Я взяла и брусок с собой, чтобы наточить, ведь тётя сначала поточит, и тогда косить начинает. И я взяла брусок и начала точить, только приложила руку к литовке, как садану по большому пальцу, и целый лоскут заворотила от пальца. Бросила литовку и бегу к тёте Нюре: ой, я палец обрезала, кровь льёт! Тётя испугалась, думала, что палец совсем отсобачила, но размыла и етот лоскут прилепила к пальцу, забинтовали и пошли домой.

– Помощница моя, много я с тобой накошу травы? Ты не даёшь мне спокою. Зачем брала литовку?!

– Я хотела тебе помочь, – её говорю, – пока ты спишь.

И вот на третий день мы пошли снова косить на то место. Тётя косит, я играю. Пришёл обед, покушали. Снова тётя косит, а мне уже всё надоело. Я потихоньку-потихоньку и ушла домой. Мы недалеко от деревни косили. Тётя Нюра боица далеко идти. И я уже изучила ету дорогу, и ушла домой, не сказалась.

И вот тётя хватилась, а меня нет. Она по лесу бегала, искала, кричала, думала, что я заблудилась, и вот бросила покос и пошла домой. И всё по дороге кричала, боялась домой идти: может, я – в лесу, не знала, что делать. Она наревелась, пока пришла домой. А я дома.

Ещё у меня была подружка Дуня, мы жили рядом, у неё сестра на 2 года младше. И у меня тоже сестра Рая, двоюродна. И вот мы везде играли вместе, ходили за ягодами. И вот мы играем, Дуня на что-нибудь рассердится на нас, набьёт и побежит. На другой раз тоже набьёт и побежит. И мы её прозвали гусихой. «Гусиха улетела, полетела от нас!». Ей не нравилось, она дралась. Но часто я её звала за костышами к речки на берег. Там всегда гуси гуляли и теряли костыши, ето крупные перышки. У нас их принимал реможник, который ездил по улице, мы ему сдавали, а он нам – кольцо медное или гребёнку из проволоки. У нас радость!

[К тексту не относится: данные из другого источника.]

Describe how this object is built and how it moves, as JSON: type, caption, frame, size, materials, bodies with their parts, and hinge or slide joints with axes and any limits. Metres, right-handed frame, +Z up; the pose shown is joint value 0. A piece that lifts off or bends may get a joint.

И вот один раз пошли за костышами. Весело – гуси ходют, цыпляты. Набрали костышов много. Долго ходили. Когда пришли домой, бабушка мне кушать дала, а потом зовёт под сарай: айда, слушай. А Дуню бьёт дедушка ремнём, так сильно. Она кричит: ой, дедынька, не буду долго ходить, ой сильно больно! Я и бабушка стоим, слушаем, я плачу. Мне жалко. Пошла заступаца. Я пришла, а он на меня тожа замахнулся, я отбежала. Он очень строгий был. А с Дуней мы подружки стали на всю жизнь.

В 11 лет меня повезли в поля боронить, утром неохота вставать, но дядя уговариват: я тебе куплю шали с цвятами и с кистями. Вот я была рада, но ждала каждый год и так не купили, потому что нас много, всем покупать денег нет. И я была за мальчишку, боронила, коней путала, распутывала, и везде я ему помогала. Я была самая старшая.

Боронила я верхом, научилась ездить сильно даже голопом, мне казалось лучше, чем рысцою – задницу отобьёт. Дядя варил обед, он был очень рад, что я научилась боронить и с конями управлятца. У нас было три лошади.

 

И вот война, революция. И вот я помню, как дядю Петю избили казаки. Его до полусмерти избили, и лошадь направили по дороге домой из лесу. Он хотел коням покосить травы, на дворе был престольный праздник Ильин день, и вот они его чуть не убили. Я взглянула в окошко и бабушка: а он на линейке, называлась такая телега, оне его бросили, а лошадь привезла его домой. Пострадал за охапку травы. И он сказал: я им отомщу!

И вот объявили войну, он ушёл добровольцем в Красну армию, оставил троих детей, двух девочек и мальчика. Как он ждал сына! И вот он ушёл, потому что тяжолая была жизнь. Землю – сеять хлеб – покупали у казаков. И травы до самой деревни нашей – всё было казацкое. Даже ягод наберём, а оне двухвосткой избивали и отбирали у женщин. Вот тогда дядя Петя не утерпел, ушёл воевать против казаков. Но он не вернулся домой, помер тифом.